I felt a small piece of something within me snap. “Take your damn dolly and stick it—” I headed for the door as he sputtered. I had to push my tiredness aside and start readying myself for the coming night. I’d catch up with Jess later.
I was halfway out the door when I was bumped by someone coming in.
Zoe.
The day changed again.
It took me a moment to recognize her under the blackened eye, the bruised arm, the tear-stained mascara that looked like it hadn’t been washed off from the night before. The last time I had seen her, when we had sat comfortably on the beanbags, seemed a world away. Now she was shaking, her voice raw.
I helped her sit. “What happened?” One of those pointless questions. Like wondering why an earthquake hit. Reasons didn’t always matter. Sometimes just damage.
Short phrases came in between sobs. “I was out at a club and some guys were there, dancing with us, nothing bad. Luis came in with his friends and got jealous. There was a fight, he got arrested. This morning when he got home he blamed me for starting it.”
Jess was next to us. “I’ll get her to the hospital.”
“I’m going to talk to Luis,” I said to Zoe. “I need your address.”
She grabbed my arm. “No! You don’t understand what he’ll do to you.”
I barely heard her. There was something singing in my ears that drowned out the words people were saying to me. The singing noise seemed to be pushing me along so I didn’t have to think at all about what I was doing. I didn’t even feel tired anymore. All the doubt that had filled my mind recently now seemed wonderfully distant. Even Care4 didn’t seem to matter as much.
“I need your address,” I said again.
Zoe glanced from me to Jess, then back to me. Still not saying anything. Unsure.

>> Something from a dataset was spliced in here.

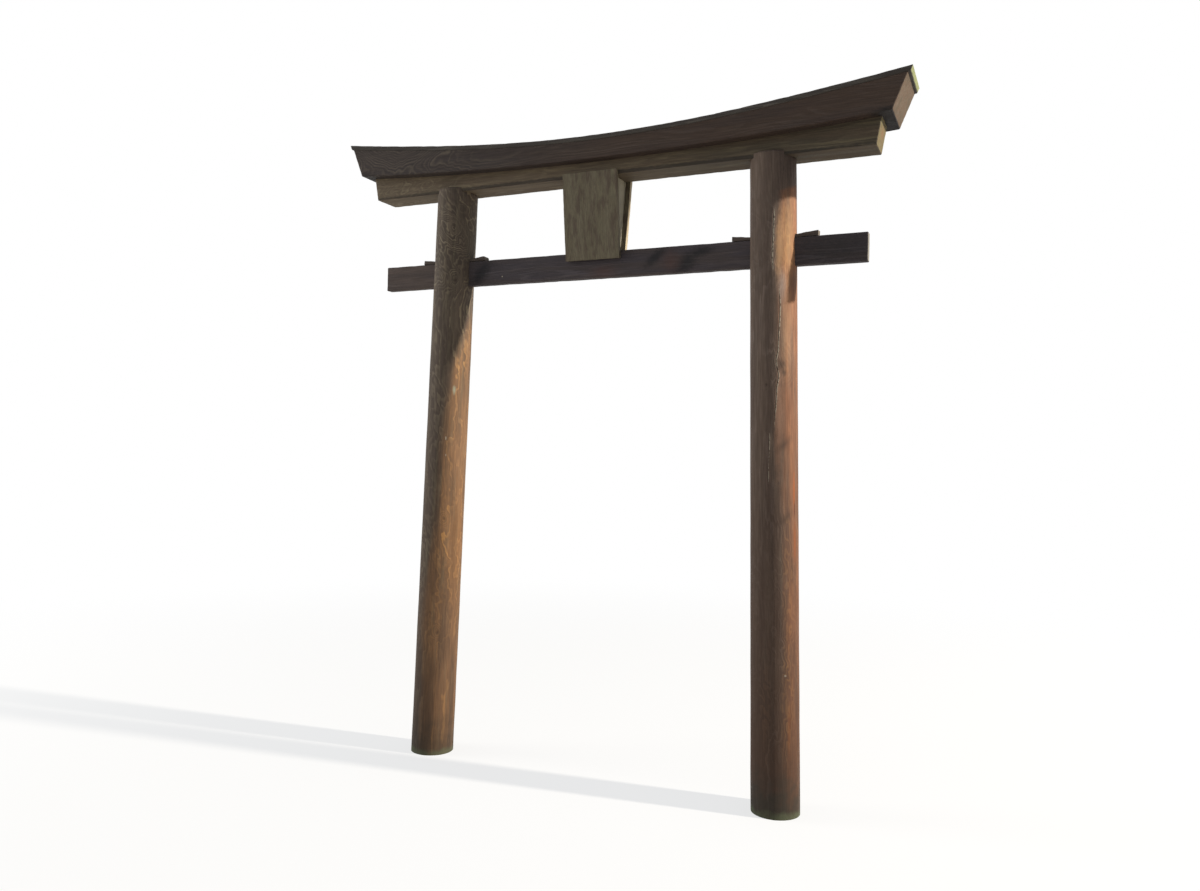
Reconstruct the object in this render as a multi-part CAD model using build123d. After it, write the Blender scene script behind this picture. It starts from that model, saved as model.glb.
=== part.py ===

“Last time he hurt you,” I said. “This time, he hurt you worse. Next time—and there will be one, because there always is—there’s no telling what he’ll do to you. Or whether you’ll be able to get away. So please, Zoe, give me your address.”
Her eyes were large and frightened. She looked down and was quiet for a few moments.
She looked up and, hesitantly, she told me the address.
I started toward the door without another word.
“Nikki, not when you’re angry,” Jess said. “You always say the planning is what matters.”
“You’re right. I should wait,” I acknowledged.
Jess relaxed a little. “Good.”
I walked out of the bookstore anyway.
The singing noise pushing me mindlessly along. Not just that, though. There was pragmatism mixed with my anger. I didn’t know what would happen to me in the coming night. No matter what, while I could act, I wanted to do this last thing. I wanted Zoe to be safe.
Zoe lived in Pittsburg, northeast of Berkeley by about twenty-five miles. A rough city, too far from removed to have soaked up the tech money that spread like a vast stain from the epicenter of Silicon Valley and San Francisco. The money. Endless amounts of the money. Soaking through what had once been flat green farmland and orchards and russet hills. Now infinite acres of luxury townhomes were set into those hills, development after identical development, postered by garish billboards advertising the newest in materials and finest in amenities. The money. Everywhere. In San Francisco, five coffee shops on every block and each one cuter and more perfect than the last, the whole city choking on construction cranes that wound around it like wisteria. People like Gregg Gunn, creating the money faster than the Treasury presses in D.C.